Wednesday, August 15, 2012

The 'Atlas Shrugged of historical revisionism'?

World War II revisionism is a fertile topic for folks of the antiwar persuasion (such as RAW) and I thought I would put in one more observation before Gore Vidal's death becomes yesterday's news.

Antiwar.com head honcho Justin Raimondo's obituary for Gore Vidal called my attention to Raimondo's earlier review of Vidal's The Golden Age, where Raimondo wrote, "Ironic, idealistic, world-weary and, in the end, optimistic, Gore Vidal has, in The Golden Age, cemented the capstone of his historical saga with what is truly a crowning achievement. A novel that works as history, that breaks fresh (if not entirely new) ground historically: here, at last, is the Atlas Shrugged of historical revisionism, a fictional but all-too-true retort to the court historians who peddle the Disney-ized mythology of the 'greatest generation' to a nation that has lost its memory, and, therefore, its conscience."

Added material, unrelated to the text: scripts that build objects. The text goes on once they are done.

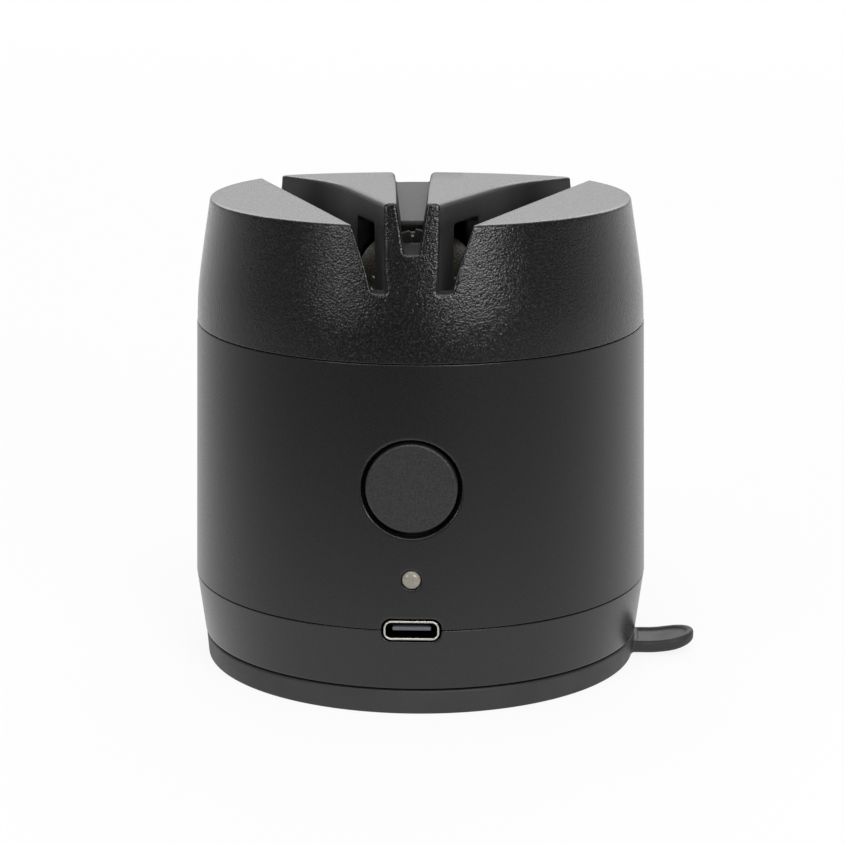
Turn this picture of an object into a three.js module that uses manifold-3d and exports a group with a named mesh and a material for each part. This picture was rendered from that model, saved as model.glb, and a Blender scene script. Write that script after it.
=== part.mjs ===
import * as THREE from "three";
import { ConvexGeometry } from "three/addons/geometries/ConvexGeometry.js";
import { mergeVertices } from "three/addons/utils/BufferGeometryUtils.js";
import Module from "manifold-3d";

const wasm = await Module();
wasm.setup();

// Electric knife sharpener: a round tower with three slots in its head, a push button, a lamp and a
// charging socket at the front (-Y), on a rubber suction foot. Millimetres, +Z up, origin on the
// tower's axis in the plane of the table.

// Stacked shells: the body's widest radius, the steps at the seams and the taper of each shell
const bodyRadius = 38.33;
const sleeveTaper = 0.75;
const sleeveHeight = 43.17;
const skirtStep = 0.05;
const skirtHeight = 4.7;
const headTaper = 2.5;
const headHeight = 20.47;
const headTilt = THREE.MathUtils.degToRad(1.63);
const baseStep = 0.05;
const baseTaper = 1.35;
const baseHeight = 10.08;
const footStep = 0.1;
const footTaper = 0.35;
const footHeight = 4.1;
const seamGap = 0.3;
const shellWall = 2.2;
const edgeBreak = 0.5;

// Fits
const fitGap = 0.3;
const snugGap = 0.15;
const overrun = 3.0;
const mergeReach = 0.0001;
const facets = { shell: 64, face: 48, part: 24, small: 12, fine: 8, nut: 6 };
const bendSteps = 3;

// Side slots for the driven stages
const slotDepth = 9.27;
const slotShoulder = 13.83;
const slotPlanAngle = THREE.MathUtils.degToRad(19.6);
const slotLean = THREE.MathUtils.degToRad(13.6);
const slotWall = 1.8;
const innerWallSteps = 20;
const innerWallShares = [
  [0.122, -1.12],
  [0.128, -0.97],
  [0.197, -0.66],
  [0.284, -0.29],
  [0.376, 0.085],
  [0.462, 0.3],
  [0.58, 0.49],
  [0.716, 0.69],
  [0.86, 0.89],
];
const windowFrontReach = 11.0;
const windowBackReach = 4.0;
const windowDrop = 4.1;

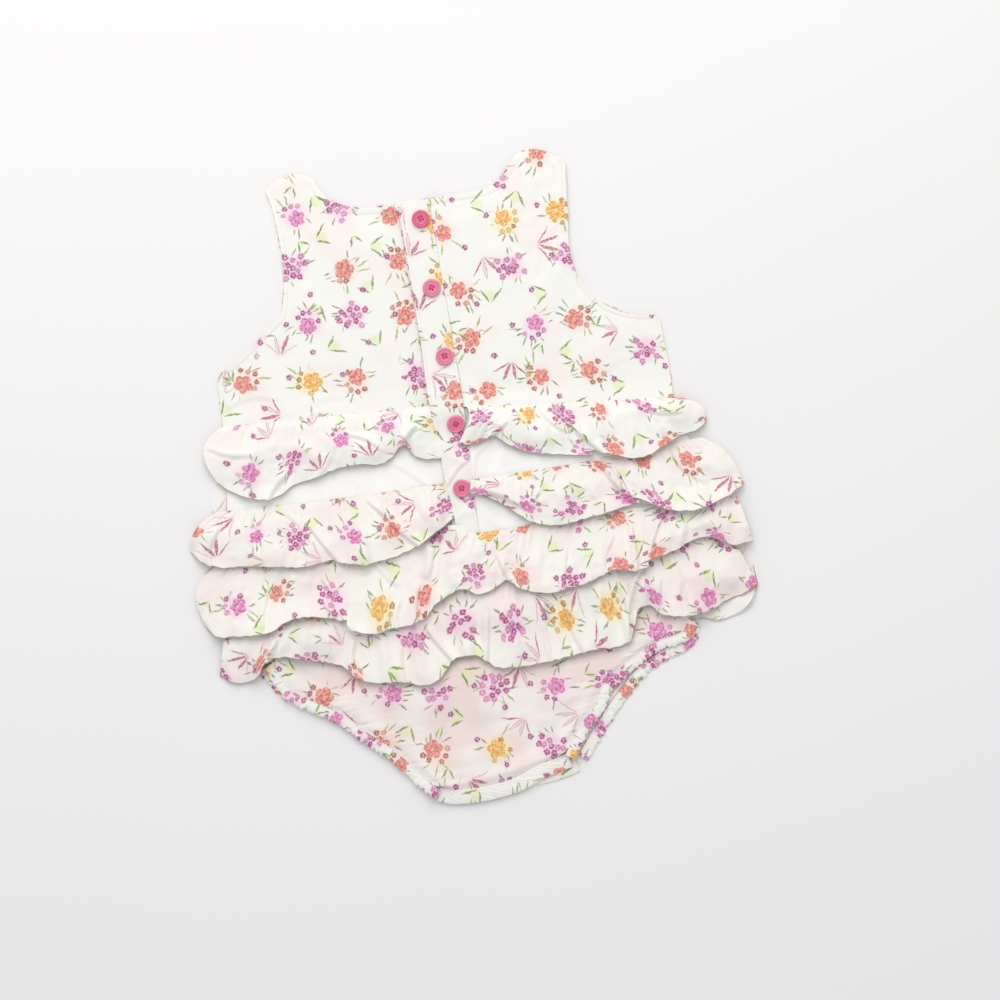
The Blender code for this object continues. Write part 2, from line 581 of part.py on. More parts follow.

Raimondo's article also pointed out to me a book that I had not heard of before, Desperate Deception: British Covert Operations in the United States: 1939-44, by Thomas Mahl. Says Raimondo, "Mahl’s 1998 book is based on declassified documents that tell some of the story of how British intelligence agents permeated the political and social elites in Washington and New York, pushed a reluctant 'isolationist' America into war – and put us on the road to empire."